Like many home grown religious fundamentalists in the US, bin Laden has proven to have a deft media touch. He delivers his wordy pronouncements to an Arab language satellite channel, al-Jazeera, in Qatar. Networks such as CNN have to rely on it for their bin Laden quotes.

Dr Rice's request to the US networks apparently followed a request to the Emir of Qatar to crack down on al-Jazeera. The authorities in the sheikhdom said they were powerless to interfere with media freedom.

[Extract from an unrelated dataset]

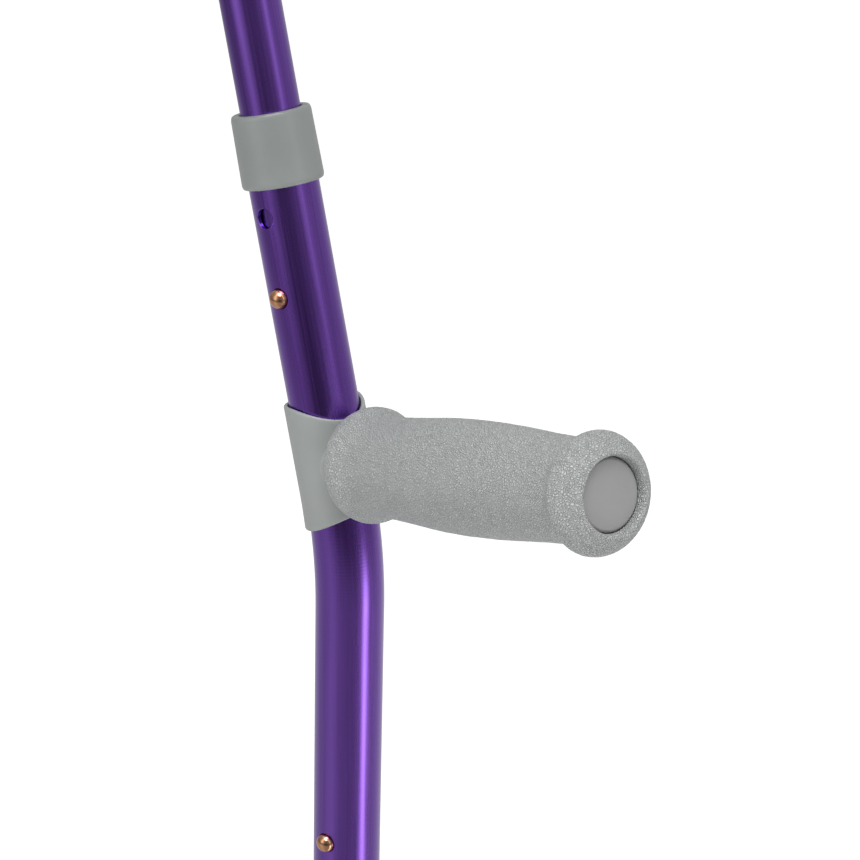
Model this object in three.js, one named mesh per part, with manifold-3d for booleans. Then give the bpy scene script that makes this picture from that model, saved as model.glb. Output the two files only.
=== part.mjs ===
// Adjustable forearm crutch, millimetres, +Z up.
// Origin: centre of the rubber foot's ground face, on the axis of the straight lower shaft.
// +X: the way the hand grip points. +Y: to the side. The X-Z plane holds both tube axes and the grip.
import * as THREE from 'three';
import { mergeVertices } from 'three/addons/utils/BufferGeometryUtils.js';
import Module from 'manifold-3d';

const wasm = await Module();
wasm.setup();

// ---------------------------------------------------------------- driving dimensions
const TUBE_R = 11.1125;        // outer shaft, 7/8 in
const TUBE_BORE = 9.9;
const INNER_R = 9.525;         // telescoping tubes, 3/4 in
const INNER_BORE = 8.325;
const PITCH = 25.4;            // hole spacing, 1 in
const HOLE_R = 3.45;           // adjustment holes
const BUTTON_R = 3.1;
const UPPER_BUTTON_ANGLE = -80; // degrees round the tube from the grip's direction
const LOWER_BUTTON_ANGLE = -77.5;

const BEND_Z = 686;            // height of the bend's vertex
const LEAN = THREE.MathUtils.degToRad(17.7);
const BEND_R = 135;

const SHAFT_END = 320;         // lower end of the outer shaft
const SHAFT_TOP = 139.3;       // upper end, along the leaning axis from the vertex
const UPPER_HOLE = 84.5;       // first cuff hole, along the leaning axis
const UPPER_HOLES = 2;
const LEG_HOLE = BEND_Z - 107; // first leg hole
const LEG_HOLES = 10;

const GRIP_S = 29;             // where the grip's axis crosses the leaning axis
const GRIP_START = 15.4, GRIP_END = 136.7, GRIP_BORE = 9.85;
const SADDLE_BORE = 11.55, SADDLE_R = 12.8, STUB_R = 9.5, STUB_BORE = 7.9, STUB_END = 131;

const COLLAR_LOW = 119, COLLAR_HIGH = 142.2;

const CUFF_S = 246;            // cuff pivot, along the leaning axis
const PIVOT_X = 20;
const CUFF_BACK = 31, CUFF_WALL = 3.2;
const CUFF_LOW = -37, CUFF_TOP = 39;

const TIP_BORE_FLOOR = 12, LEG_FOOT = 14.1, LEG_TOP = BEND_Z - 85;
const SEG = 28;

// ---------------------------------------------------------------- solids
const solid = (geometry, matrix) => {
  let g = geometry.clone();
  if (matrix) g.applyMatrix4(matrix);
  for (const name of ['normal', 'uv']) g.deleteAttribute(name);
  g = mergeVertices(g, 1e-4);
  return new wasm.Manifold(new wasm.Mesh({
    numProp: 3,
    vertProperties: Float32Array.from(g.attributes.position.array),
    triVerts: Uint32Array.from(g.index.array),
  }));
};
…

Key players in the action against bin Laden Vice-President Dick Cheney, the Secretary of State, Colin Powell, and the Defence Secretary, Donald Rumsfeld were in control during the Gulf War when the Pentagon tightened its media reins. They were also around during the Vietnam War when, with reporters free to roam and talk to the troops, the folks back home gradually grew disenchanted with the war.

They were also keen observers of the US military fiasco in Somalia, which reached its denouement after president Bill Clinton came to office. Eighteen US soldiers were killed by a mob in Mogadishu, leading to the abrupt withdrawal of US troops.

In a lot of ways it is not so much the Gulf War but the Somalia operation three years later that provides the better media model for war coverage. Kabul is a barely functioning city more like Mogadishu than Baghdad and Afghanistan is as socially economically dysfunctional as Somalia. In both situations a maverick figure, a secular warlord and religious terrorist is the prime target of US firepower.

In Somalia it was a troublesome clan leader named Mohamed Farah Aideed who was to be taken out by the botched US commando mission. The lesson of that mission was clear. The media had been there, camera ready, when the troops landed on the Somali coast. They were there when things went wrong, and by telegraphing the bloody truth back home, forced Mr Clinton's hand.

The Bush Administration wants to avoid the sort of coverage that might force its hand in the same way.